Design Guidance for Deck Motion Compensation Systems using Automated System-Level Performance Analysis and Characterization Tool

Period of Performance: 09/23/2016 - 03/23/2017

$80K

Phase 1 SBIR

Recipient Firm

Scientific Systems Company, Inc.
500 West Cummings Park Array
Woburn, MA 01801
Firm POC
Principal Investigator

Abstract

SSCI proposes a Covariance Analysis-based Performance Evaluation (CAPE) approach for Deck Motion Compensation (DMC) systems for UAVs landing on a ship deck. The resulting Automated System-level Performance and Characterization Tool for Deck Motion Compensation (ASPECT-DMC) provides an analytical basis for sensor requirements development, estimation and prediction performance evaluation, and closed-loop control scheme verification and validation.
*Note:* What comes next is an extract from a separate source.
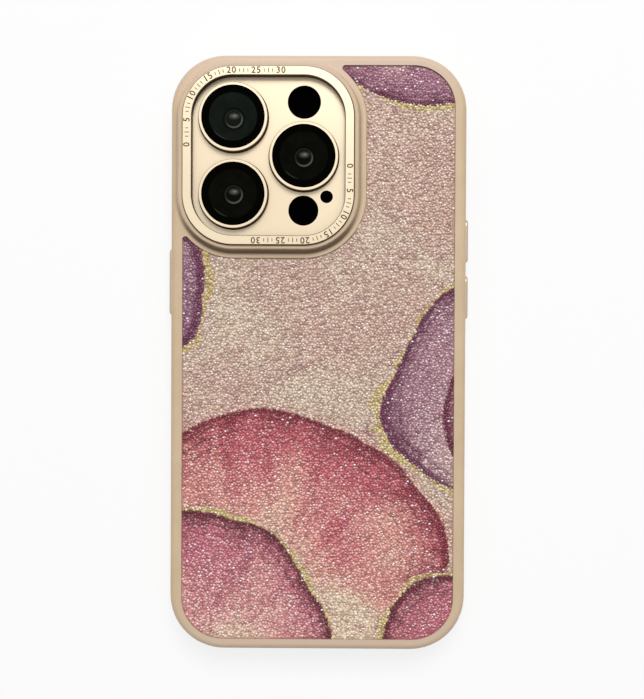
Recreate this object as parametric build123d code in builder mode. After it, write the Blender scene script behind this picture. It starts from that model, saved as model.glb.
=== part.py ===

Phase I will address fixed wing UAVs, but will be extended to rotor-craft landing on small vessels during Phase II. The uncertainty propagation of CAPE enables simplified uncertainty propagation of the closed-loop control system and exposes the flow-down of uncertainty of each subsystem. This approach computes the performance bounds orders of magnitude faster than Monte-Carlo analysis. In Phase I we plan to leverage our prior work in DMC design, system-level analysis, our current work toward INAV-SL (Image-based Navigation for Ship-board Landing, a Phase III backup landing system for Fire Scout), and use ship and wave motion data from Applied Physical Sciences (APS) to evaluate a prototype DMC system (state estimation, APS-furnished deck motion and prediction, and GNC) with included environmental uncertainty. Phase II will mature the technology by demonstrating robustness to different vehicle models, wave dynamics and uncertainty toward inclusion with the Fire Scout PoR.